The symptoms of AMD may seem like other eye conditions. Talk with an eye care provider for a diagnosis.
How is age-related macular degeneration diagnosed?
In addition to a full health history and eye exam, your eye care provider may do these tests to diagnose AMD:
- Visual acuity test. The common eye chart test. It measures how well you see at different distances.
- Pupil dilation. The pupil is widened with eye drops for a close-up exam of the eye’s retina.
- Amsler grid. This is used to find wet AMD. You are asked to look at a grid and see if the straight lines in the pattern are missing or look wavy. Both of these may mean you have AMD.
- Fluorescein angiography. This test is used to find wet AMD. A special dye is injected into a vein in the arm. Pictures are then taken as the dye passes through the blood vessels in the retina. This helps the healthcare provider evaluate if the blood vessels are leaking. It also helps the provider figure out if the leaking can be treated.
How is age-related macular degeneration treated?
Treatment will depend on your symptoms, age, and general health. It will also depend on how severe the condition is.
Treatment for wet AMD often includes shots (injections) of medicines into the eye. This is done to stop the growth of the abnormal blood vessels under the macula. These injections are typically painless. Treatment may also include a type of laser surgery. A high-energy beam of light is aimed directly onto the leaking blood vessels. This is done to stop further leaking. But this is often not needed.
Currently there is no treatment for dry AMD. But this does not mean that your sight will definitely be lost. This is particularly true if the AMD affects only one eye. Over time, central vision may be lost or reduced. Generally, the rate of loss is slow. There are nutritional treatment choices that may slow the disease progression.
What are possible complications of age-related macular degeneration?
AMD can result in severe loss of central vision. It is rare that it causes total blindness. But it can make it hard to read, drive, or do other daily activities that need detailed central vision.
Living with macular degeneration
If you have already had some vision loss, talk with your provider. Ask for information on services for people with low vision. Also ask about devices that may help you with your daily tasks.
When should I call my healthcare provider?
If your symptoms get worse or you have new symptoms, call your healthcare provider.
Key points about age-related macular degeneration
- Age-related macular degeneration (AMD) is a disease that affects a person’s central vision
- AMD can lead to severe loss of central vision. It is rare that it causes blindness.
- It can make it hard to read, drive, or do other things that need fine, central vision.
- Risk factors include being age 50 and older, being a woman, smoking, high blood pressure, cardiovascular disease, obesity, and high cholesterol.
- There is no cure.
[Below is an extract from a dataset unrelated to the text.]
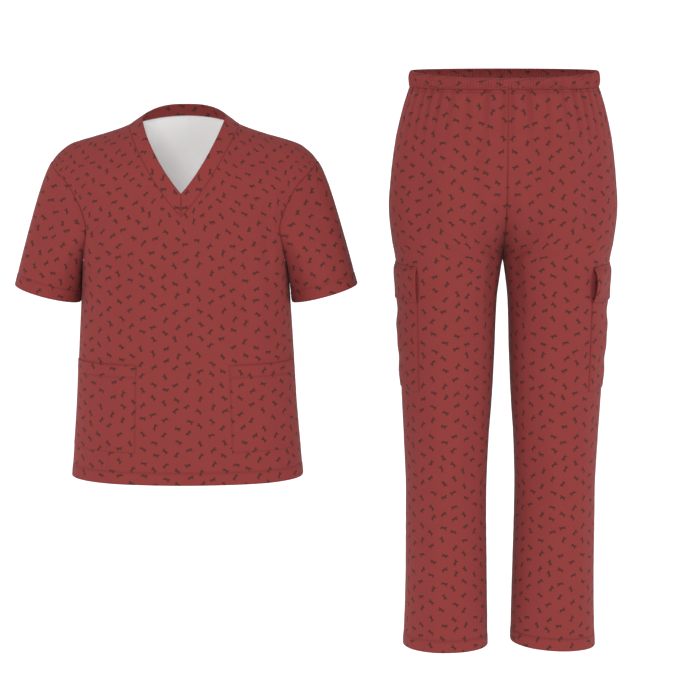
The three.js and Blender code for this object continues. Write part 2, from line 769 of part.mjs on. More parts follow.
addPiece(trousers, 'waistband', clothGeometry({
  surface: waistSurface,
  us: evenSteps(0, 2 * Math.PI, waistColumns),
  vs: [0, 0.3, 0.7, 1],
  around: true,
  thickness: waistWall,
}));

export default scrubs;
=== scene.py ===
import math
from types import SimpleNamespace

import bmesh
import bpy
from mathutils import Matrix, Vector, noise


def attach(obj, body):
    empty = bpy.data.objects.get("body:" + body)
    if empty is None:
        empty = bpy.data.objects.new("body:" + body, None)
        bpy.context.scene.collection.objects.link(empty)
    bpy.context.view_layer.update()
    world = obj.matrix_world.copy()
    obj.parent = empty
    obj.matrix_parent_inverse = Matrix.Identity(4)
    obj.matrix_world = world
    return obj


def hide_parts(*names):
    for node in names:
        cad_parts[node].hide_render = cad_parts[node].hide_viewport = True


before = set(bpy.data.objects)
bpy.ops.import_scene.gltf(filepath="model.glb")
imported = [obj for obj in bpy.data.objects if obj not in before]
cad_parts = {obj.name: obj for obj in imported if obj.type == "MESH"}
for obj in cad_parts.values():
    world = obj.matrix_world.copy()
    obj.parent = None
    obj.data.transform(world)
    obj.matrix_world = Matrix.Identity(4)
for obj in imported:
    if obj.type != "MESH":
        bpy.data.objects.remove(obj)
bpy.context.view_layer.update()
print("frame loaded:", len(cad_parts), "solids")

# Small sums

def mix(a, b, share):
    return a + (b - a) * share


def clamp(value, low=0.0, high=1.0):
    return max(low, min(high, value))


def ease(value, low=0.0, high=1.0):  # 0 below low, 1 above high, smooth between
    share = clamp((value - low) / (high - low))
    return share * share * (3 - 2 * share)


def hill(distance, width):  # 1 at its middle, fading over its width
    return math.exp(-((distance / width) ** 2))


def between(z, top, bottom):  # 1 between two heights, fading over the outer thirds
    fade = (top - bottom) / 3
    return ease(z, bottom, bottom + fade) * (1 - ease(z, top - fade, top))


class Sections:  # named columns, read at a place along the first one on a smooth curve
    def __init__(self, **columns):
        self.places = next(iter(columns.values()))
        self.columns = {name: (values, self.slopes(values)) for name, values in columns.items()}

    def slopes(self, values):
        steps = [(b - a) / (q - p) for a, b, p, q in zip(values, values[1:], self.places, self.places[1:])]
        inner = [2 * a * b / (a + b) if a * b > 0 else 0.0 for a, b in zip(steps, steps[1:])]
        return [steps[0], *inner, steps[-1]]

    def read(self, name, place):
        at = clamp(place, self.places[0], self.places[-1])
        k = 0
        while k < len(self.places) - 2 and at > self.places[k + 1]:
            k += 1
        values, slopes = self.columns[name]
        span = self.places[k + 1] - self.places[k]
        t = (at - self.places[k]) / span
        start = values[k] * (2 * t**3 - 3 * t**2 + 1) + slopes[k] * span * (t**3 - 2 * t**2 + t)
        return start + values[k + 1] * (3 * t**2 - 2 * t**3) + slopes[k + 1] * span * (t**3 - t**2)


# Sheets of cloth: each is a grid whose corners go to their places on the garment

cloth = {
    "thickness": 0.0008,
    "fold": 0.0018,  # from the outer face of a hem to its turned face
    "foldAngles": (30, 60, 90, 120, 150),
    "cell": 0.004,
    "closeCell": 0.003,
    "closeSteps": (0.0006, 0.0014, 0.0026, 0.0044),  # rows beside an edge
    "leastRun": 0.001,  # points nearer than this don't give a direction
    "merge": 0.0003,
    "join": 0.000001,
    "besideStitch": 0.0012,
    "seamDip": 0.0007,
    "seamWidth": 0.0017,
    "allowance": 0.0028,  # how far the cloth behind the waist seam goes on and inwards
    "stitchDip": 0.0004,
    "stitchWidth": 0.0011,
    "hemStands": 0.0004,
    "lineWidth": 0.0013,
    "pucker": 0.0004,
    "puckerLength": 0.012,
    "puckerReach": 0.011,
    "broadWaves": (0.10, 0.24, 0.0024),  # length across, length up and height of the cloth's unevenness
    "fineWaves": (0.034, 0.095, 0.0007),
}


def stations(length, marks=(), cell=cloth["cell"]):
    # shares of a length: even steps, with closer ones at both ends and beside each mark
    fixed = {0.0, length}
    for step in cloth["closeSteps"]:
        fixed |= {step, length - step}
    for mark in marks:
        fixed |= {mark - cloth["besideStitch"], mark, mark + cloth["besideStitch"]}
    fixed = sorted(fixed)
    places = []
    for a, b in zip(fixed, fixed[1:]):
        count = max(1, round((b - a) / cell))
        places += [a + (b - a) * k / count for k in range(count)]
    return [place / length for place in places] + [1.0]


def byLength(curve, shares, count=400):
    # parameters from 0 to 1 where a curve has run these shares of its length
    points = [curve(k / count) for k in range(count + 1)]
    runs = [0.0]
    for a, b in zip(points, points[1:]):
        runs.append(runs[-1] + (b - a).length)
    found, k = [], 0
    for share in shares:
        while k < count - 1 and runs[k + 1] < share * runs[-1]:
            k += 1
        found.append((k + (share * runs[-1] - runs[k]) / (runs[k + 1] - runs[k])) / count)
    return found


def runAlong(points):
    runs = [0.0]
    for a, b in zip(points, points[1:]):
        runs.append(runs[-1] + (b - a).length)
    return runs


def runAt(points, k, closed=False):
    # the run from the point before to the point after, taken wider where points lie close together
    last = len(points) - 1
    if closed and k in (0, last):
        return points[1] - points[last - 1]
    low, high = max(k - 1, 0), min(k + 1, last)
    while (points[high] - points[low]).length < cloth["leastRun"] and high - low < last:
        low, high = max(low - 1, 0), min(high + 1, last)
    return points[high] - points[low]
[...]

But there are treatment choices that may stop or slow the disease progression.
Tips to help you get the most from a visit to your healthcare provider:
- Know the reason for your visit and what you want to happen.
- Before your visit, write down questions you want answered.
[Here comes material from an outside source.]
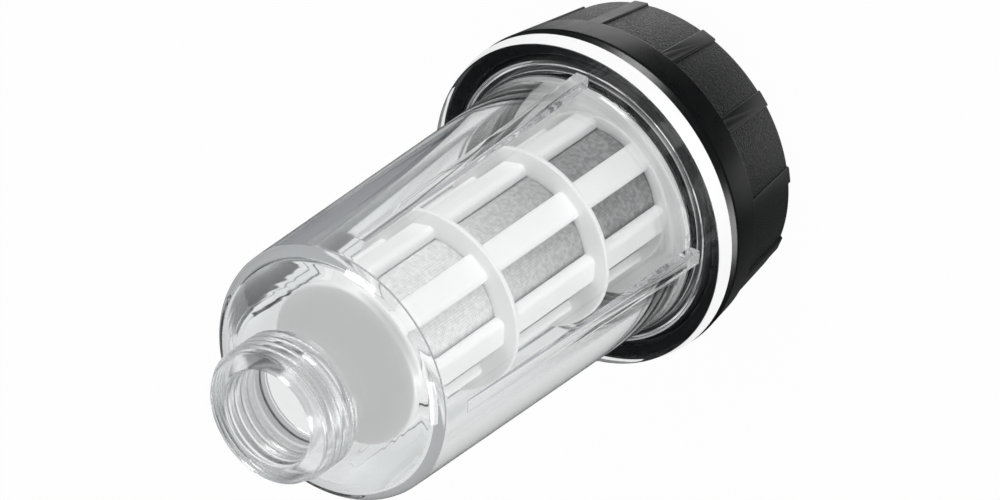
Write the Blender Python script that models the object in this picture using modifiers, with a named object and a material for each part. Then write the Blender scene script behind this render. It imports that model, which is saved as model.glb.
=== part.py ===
# Inline water filter for a garden hose or a pressure washer, standing on its outlet nut.
# Metres, +Z up. The axis of the filter is the Z axis, and the floor is z = 0.
# From the floor up: swivel nut with its flat washer, black screw cap with the strainer seat,
# O-ring, clear housing with a domed end and a threaded neck. The strainer stands inside.

import math

import bmesh
import bpy
from mathutils import Matrix, Vector

# Clearance between pieces that touch on the real object
GAP = 0.0003

# Facets around the big round pieces and the small ones
SEGMENTS = 64
SMALL_SEGMENTS = 48

# Hose thread of the neck, G 3/4, and the room that the nut's thread leaves around it
THREAD_RADIUS = 0.0132
THREAD_ROOM = 0.0001
THREAD_CHAMFER = 0.0009

# Swivel nut
NUT_LENGTH = 0.0170
NUT_WALL = 0.0031
NUT_LIP = 0.0030
NUT_EDGE = 0.0008
NUT_TO_CAP = 0.0020
NUT_FLUTES = 12
NUT_FLUTE_RADIUS = 0.0022
NUT_FLUTE_DEPTH = 0.0007
NUT_PLAIN_TOP = 0.0025

# Flat washer in the nut
WASHER_SIDE_ROOM = 0.0013
WASHER_WIDTH = 0.0040
WASHER_THICKNESS = 0.0026

# Outlet tube of the cap, with the collar that the nut hangs on
COLLAR_SIDE_ROOM = 0.0014
COLLAR_WIDTH = 0.0017
COLLAR_THICKNESS = 0.0025
OUTLET_WALL = 0.0027

# Screw cap
CAP_RIM_WIDTH = 0.0036
CAP_TAPER_WIDTH = 0.00305
CAP_WALL = 0.00295
CAP_BAND = 0.0084
CAP_FRONT_CHAMFER_WIDTH = 0.0011
CAP_FRONT_CHAMFER_LENGTH = 0.0015
CAP_BACK_ROUND = 0.0010
CAP_RECESS_DEPTH = 0.0098
CAP_FLOOR = 0.0030
CAP_DEPTH = 0.0097
GRIP_BARS = 12
GRIP_BAR_WIDTH = 0.0032
GRIP_BAR_SINK = 0.0001
GRIP_PANEL_DEPTH = 0.0006

# Seat of the strainer, a ring standing on the cap's floor
SEAT_WALL = 0.0020
SEAT_HEIGHT = 0.0060

# Clear housing
BODY_LENGTH = 0.0705
BODY_RADIUS = 0.0254
BODY_DRAFT = 0.00095
HOUSING_WALL = 0.0030
FLANGE_INSET = 0.0001
FLANGE_THICKNESS = 0.0032
FLANGE_SLOPE_WIDTH = 0.0006
FLANGE_SLOPE_LENGTH = 0.0028
DOME_EDGE_WIDTH = 0.00015
DOME_EDGE_LENGTH = 0.0012
DOME_RISE = 0.0085
DOME_BULGE = 0.0020
NECK_LENGTH = 0.0102
NECK_WALL = 0.0040
SKIRT_OUTSIDE_BODY = 0.0020
SKIRT_WALL = 0.0040
SKIRT_CHAMFER = 0.0008
SKIRT_STEP = 0.0020
SKIRT_END_ROOM = 0.0007
SKIRT_THREAD_ROOM = 0.0009
RIB_COUNT = 4
RIB_THICKNESS = 0.0028
RIB_FOOT_HEIGHT = 0.0021
RIB_TIP_HEIGHT = 0.0001
RIB_LENGTH = 0.0654
RIB_TURN = 0.068

# O-ring that seals the housing in the cap
RING_SECTION_RADIUS = 0.0013
RING_LAND_DEPTH = 0.0018

# Strainer: white cage of bars from its flange to its end disc, with hoops, and the mesh sleeve in it
STRAINER_SIDE_ROOM = 0.0074
STRAINER_END_ROOM = 0.0090
STRAINER_WALL = 0.0018
STRAINER_END = 0.0016
STRAINER_EDGE = 0.0006
STRAINER_LIP = 0.0003
FOOT_STEP = 0.0014
BASKET_FLANGE_OVERHANG = 0.0029
BASKET_FLANGE_THICKNESS = 0.0016
COLLAR_HEIGHT = 0.0005
HOOP_HEIGHT = 0.0026
HOOP_WIDTH = 0.0010
HOOP_COUNT = 2
FIRST_HOOP_FROM_END = 0.0250
HOOP_PITCH = 0.0270
CAGE_BARS = 7
CAGE_BAR_WIDTH = 0.0054
CAGE_BAR_ROUND = 0.0007
CAGE_BAR_SINK = 0.0001
STRAINER_TURN = math.radians(16.2)
MESH_THICKNESS = 0.0004
MESH_OVERLAP = 0.0011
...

- Bring someone with you to help you ask questions and remember what your provider tells you.
- At the visit, write down the name of a new diagnosis, and any new medicines, treatments, or tests. Also write down any new instructions your provider gives you.
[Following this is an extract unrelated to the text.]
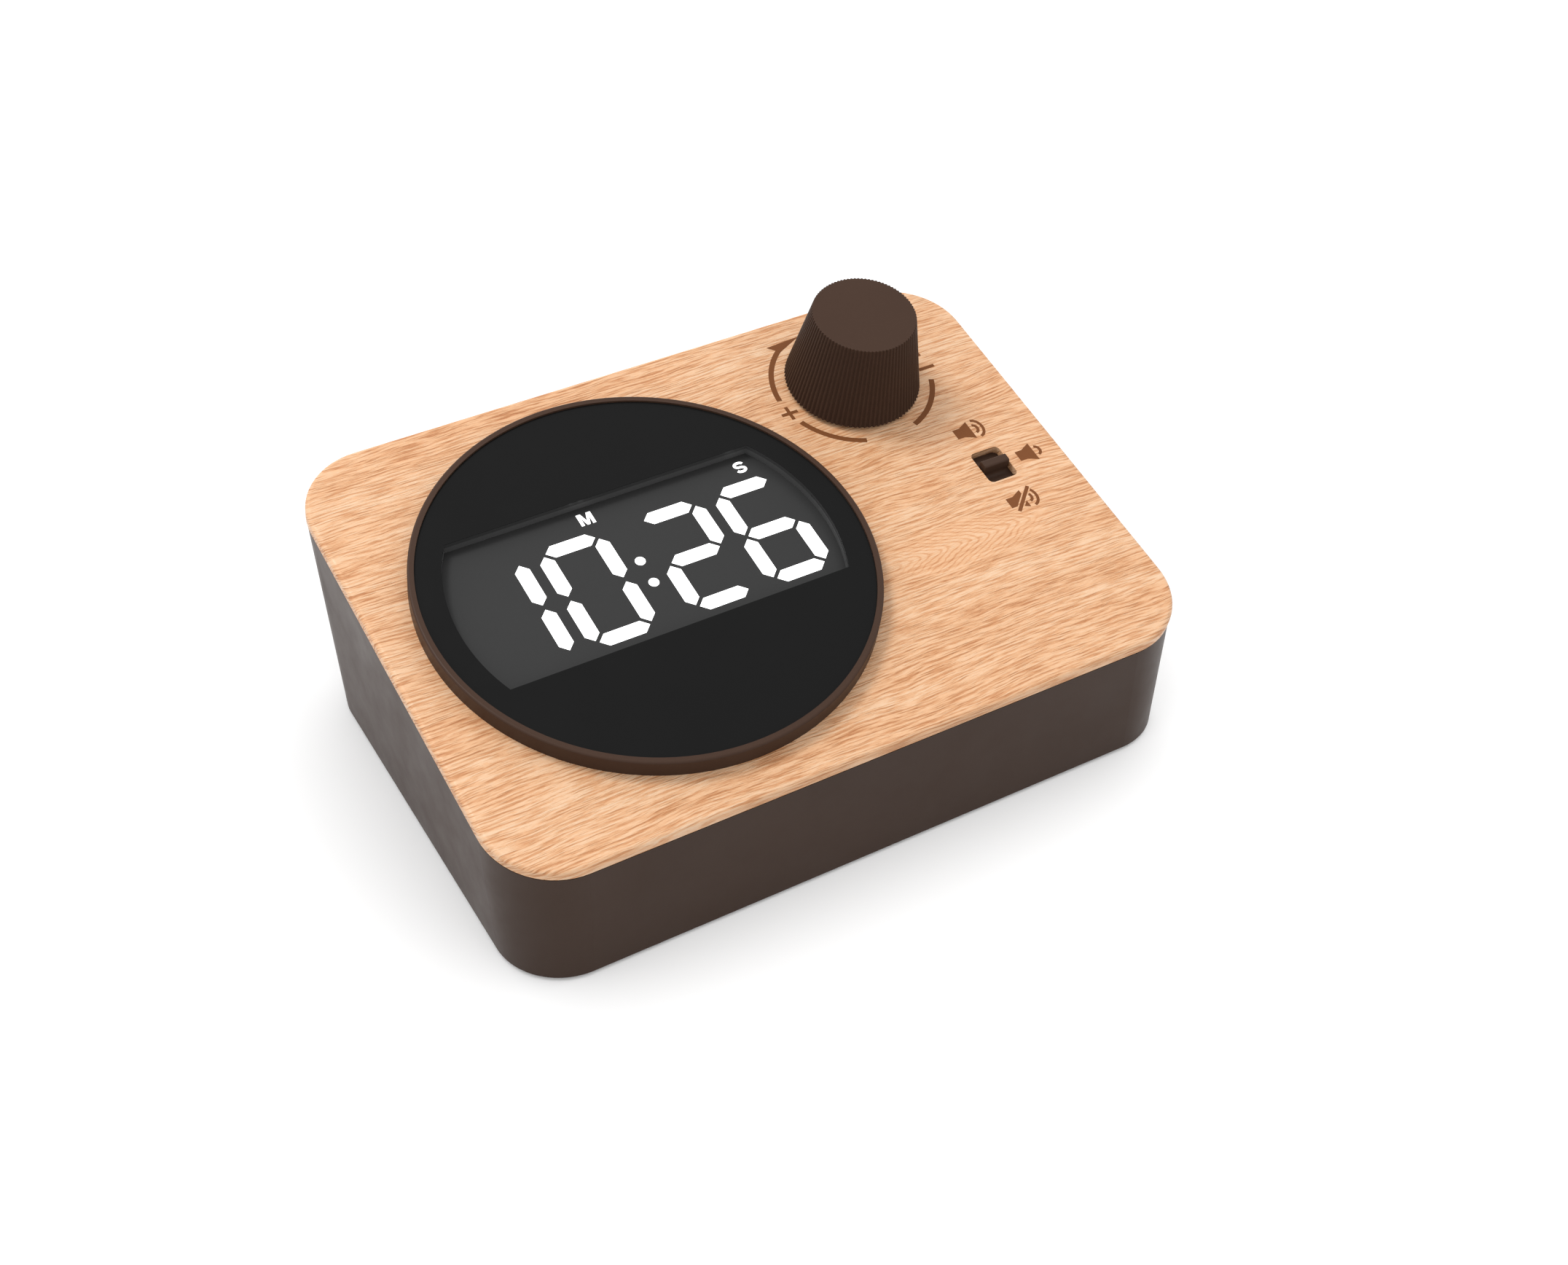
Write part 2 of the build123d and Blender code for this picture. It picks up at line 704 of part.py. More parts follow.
with BuildPart() as knob:
    with BuildSketch(panel_plane(knob_x, knob_y, knob_low)):
        Circle(knob_low_r)
    with BuildSketch(panel_plane(knob_x, knob_y, knob_top)):
        Circle(knob_top_r)
    loft()
    crown = knob.faces().sort_by(Axis(top.origin, top.z_dir))[-1]
    fillet(crown.edges(), 0.25)
    with BuildSketch(panel_plane(knob_x, knob_y, knob_low)):
        Circle(knob_low_r - knob_wall)
    with BuildSketch(panel_plane(knob_x, knob_y, knob_ceiling)):
        Circle(knob_top_r - knob_wall + 0.6)
    loft(mode=Mode.SUBTRACT)
    with BuildSketch(panel_plane(knob_x, knob_y, knob_hub_low)):
        Circle(knob_hub_r)
    extrude(amount=knob_ceiling - knob_hub_low + 0.7)
    with BuildSketch(panel_plane(knob_x, knob_y, knob_hub_low)):
        Circle(shaft_r + 0.03)
        with Locations((0, key_y - 0.03)):
            Rectangle(3 * shaft_r, key_depth, mode=Mode.SUBTRACT)
    extrude(amount=shaft_top - knob_hub_low + 0.03, mode=Mode.SUBTRACT)
finish(knob, "knob")

# ---------------- volume slide switch ----------------
lever_foot = lever_half + lever_foot_r + 0.1
with BuildPart() as volume_slider:
    with BuildSketch(panel_plane(switch_x, switch_y, slide_top - slide_t)):
        RectangleRounded(slide_plate_x, slide_plate_y, 0.8)
    extrude(amount=slide_t)
    with BuildSketch(side_plane(switch_x - lever_x / 2, switch_y, 0)) as lever_side:
        Polygon(
            (-lever_foot, slide_top - 0.3), (-lever_foot, slide_top), (-lever_half, slide_top),
            (-lever_half, lever_top), (lever_half, lever_top), (lever_half, slide_top),
            (lever_foot, slide_top), (lever_foot, slide_top - 0.3), align=None,
        )
        tips = lever_side.vertices().group_by(Axis.Y)[-1]
        fillet(tips, lever_edge_r)
        feet = lever_side.vertices().filter_by_position(Axis.Y, slide_top - 0.1, slide_top + 0.1)
        fillet(feet.filter_by_position(Axis.X, -1.0, 1.0), lever_foot_r)
    extrude(amount=lever_x)
    with BuildSketch(panel_plane(switch_x, switch_y, slide_top - slide_t)):
        Rectangle(stem_w, stem_w)
    extrude(amount=-stem_l)
    with BuildSketch(panel_plane(switch_x, switch_y, slide_top - slide_t - stem_l)):
        Rectangle(fork_w, fork_w)
    extrude(amount=fork_depth, mode=Mode.SUBTRACT)
finish(volume_slider, "volume_slider")

with BuildPart() as switch_housing:
    with BuildSketch(panel_plane(switch_x, switch_y, control_board_top)):
        Rectangle(5.4, 12.4)
    extrude(amount=4.5)
    with BuildSketch(panel_plane(switch_x, switch_y, control_board_top + 0.6)):
        Rectangle(4.0, 8.6)
    extrude(amount=3.2, mode=Mode.SUBTRACT)
    with BuildSketch(panel_plane(switch_x, switch_y, control_board_top + 3)):
        Rectangle(1.9, 5.9)
    extrude(amount=3, mode=Mode.SUBTRACT)
finish(switch_housing, "switch_housing")

with BuildPart() as switch_actuator:
    with BuildSketch(panel_plane(switch_x, switch_y, control_board_top + 0.8)):
        Rectangle(3.7, 4.2)
    extrude(amount=2.8)
    with BuildSketch(panel_plane(switch_x, switch_y, control_board_top + 3)):
        Rectangle(1.5, 1.5)
    extrude(amount=3.8)
finish(switch_actuator, "switch_actuator")

# ---------------- speaker ----------------
speaker_section = Plane((speaker_x, speaker_y, floor_top), x_dir=(1, 0, 0), z_dir=(0, -1, 0))
speaker_axis = Axis((speaker_x, speaker_y, 0), (0, 0, 1))
with BuildPart() as speaker_frame:
    with BuildSketch(speaker_section):
        Polygon((11.8, 0), (14, 0), (14, 1.4), (12.8, 1.4), (8.4, 5.2), (4, 5.2), (4, 4.3), (8, 4.3),
                (11.8, 1.0), align=None)
    revolve(axis=speaker_axis)
finish(speaker_frame, "speaker_frame")

with BuildPart() as speaker_cone:
    with BuildSketch(speaker_section):
        Polygon((11.8, 0.4), (11.8, 0.8), (3.6, 3.9), (0, 3.9), (0, 3.5), (3.5, 3.5), align=None)
    revolve(axis=speaker_axis)
finish(speaker_cone, "speaker_cone")

with BuildPart() as speaker_magnet:
    with BuildSketch(Plane((speaker_x, speaker_y, floor_top + 5.2))):
        Circle(7.5)
    extrude(amount=3.0)
finish(speaker_magnet, "speaker_magnet")
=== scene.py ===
import json
from math import atan2, cos, pi, radians, sin

import bpy
from mathutils import Matrix, Vector


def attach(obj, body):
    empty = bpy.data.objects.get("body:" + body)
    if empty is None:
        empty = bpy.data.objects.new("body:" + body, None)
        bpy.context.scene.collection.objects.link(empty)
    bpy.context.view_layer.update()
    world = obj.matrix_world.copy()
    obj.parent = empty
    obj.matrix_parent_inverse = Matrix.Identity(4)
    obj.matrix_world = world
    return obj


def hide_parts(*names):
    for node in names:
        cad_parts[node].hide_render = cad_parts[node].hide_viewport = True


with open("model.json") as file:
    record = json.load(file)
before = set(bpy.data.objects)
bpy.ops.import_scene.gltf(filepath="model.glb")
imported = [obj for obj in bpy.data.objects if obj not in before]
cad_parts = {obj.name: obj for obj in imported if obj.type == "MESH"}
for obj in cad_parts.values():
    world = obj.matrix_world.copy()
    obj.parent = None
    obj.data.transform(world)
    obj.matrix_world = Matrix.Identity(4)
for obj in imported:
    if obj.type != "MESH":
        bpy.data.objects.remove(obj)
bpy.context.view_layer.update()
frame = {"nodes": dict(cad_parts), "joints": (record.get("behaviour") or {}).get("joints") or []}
nodes = frame["nodes"]
joints = {joint["name"]: joint for joint in frame["joints"]}
scene = bpy.context.scene
scene.view_settings.view_transform = "Standard"

# ---- the wood panel's own frame: x right, y up its slope, height above its face, in mm ----
MM = 0.001
KNOB = (34.6, 25.1)
normal = Vector(joints["knob_turn"]["axis"]).normalized()
up = Vector(joints["volume_slide"]["axis"]).normalized()
right = up.cross(normal)
tilt = atan2(up.z, up.y)
origin = Vector(joints["knob_turn"]["pos_m"]) - (right * KNOB[0] + up * KNOB[1]) * MM
ARCS = (34.76, 25.19)
INK_TOP = 0.03
FACE_TOP = 0.81
LENS_TOP = 2.76


def panel(x, y, height=0.0):
    """Point in the row frame from panel coordinates."""
    return origin + (right * x + up * y + normal * height) * MM


# ---------------- material helpers ----------------
class Shade:
    """A Principled material with short ways to add nodes."""

    def __init__(self, name):
        self.material = bpy.data.materials.new(name)
        self.material.use_nodes = True
        self.tree = self.material.node_tree
        self.shader = self.tree.nodes["Principled BSDF"]
        self.place = None

    def feed(self, socket, value):
        """Link a socket, or set its plain value."""
        if isinstance(value, bpy.types.NodeSocket):
            self.tree.links.new(value, socket)
        else:
            socket.default_value = value

    def node(self, kind, inputs, **settings):
        """Add a node and return its first output."""
        made = self.tree.nodes.new(kind)
        for key, value in settings.items():
            setattr(made, key, value)
        for key, value in inputs.items():
            self.feed(made.inputs[key], value)
        return made.outputs[0]

    def math(self, operation, a, b=0.0, c=0.0, clamp=False):
        """One arithmetic step."""
        return self.node("ShaderNodeMath", {0: a, 1: b, 2: c}, operation=operation, use_clamp=clamp)

    def coords(self):
        """Panel coordinates in mm."""
        if self.place is None:
            made = self.tree.nodes.new("ShaderNodeTexCoord")
            self.place = self.node(
                "ShaderNodeMapping",
                {0: made.outputs["Object"], 1: origin, 2: (tilt, 0, 0), 3: (MM, MM, MM)},
                vector_type="TEXTURE",
            )
        return self.place

    def stretched(self, vector, scales):
        """The same vector scaled along each axis."""
        return self.node("ShaderNodeVectorMath", {0: vector, 1: scales}, operation="MULTIPLY")

    def noise(self, vector, scale, detail=2.0, roughness=0.5):
        """Noise from 0 to 1, about 0.5."""
        inputs = {"Vector": vector, "Scale": scale, "Detail": detail, "Roughness": roughness}
        return self.node("ShaderNodeTexNoise", inputs)

    def spread(self, value, low, high, out_low=0.0, out_high=1.0, smooth=False):
        """Map a range onto another, held at its ends."""
        kind = "SMOOTHSTEP" if smooth else "LINEAR"
        inputs = {0: value, 1: low, 2: high, 3: out_low, 4: out_high}
        return self.node("ShaderNodeMapRange", inputs, interpolation_type=kind)

    def ramp(self, value, stops):
        """Colour ramp from (place, linear colour) stops."""
        made = self.tree.nodes.new("ShaderNodeValToRGB")
        elements = made.color_ramp.elements
        while len(elements) < len(stops):
            elements.new(0.5)
        for element, (place, colour) in zip(elements, stops):
            element.position = place
            element.color = (*colour, 1.0)
        self.feed(made.inputs[0], value)
        return made.outputs[0]

    def bump(self, height, distance_mm, strength=1.0):
        """Bump from a height field, its full range distance_mm deep."""
        inputs = {"Strength": strength, "Distance": distance_mm * MM, "Height": height}
        self.feed(self.shader.inputs["Normal"], self.node("ShaderNodeBump", inputs))

    def set(self, **values):
        """Set plain numbers on the shader's own sockets."""
        for key, value in values.items():
            self.shader.inputs[key.replace("_", " ")].default_value = value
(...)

- Know why a new medicine or treatment is prescribed, and how it will help you. Also know what the side effects are.
- Ask if your condition can be treated in other ways.
- Know why a test or procedure is recommended and what the results could mean.
- Know what to expect if you do not take the medicine or have the test or procedure.
- If you have a follow-up appointment, write down the date, time, and purpose for that visit.
- Know how you can contact your provider if you have questions.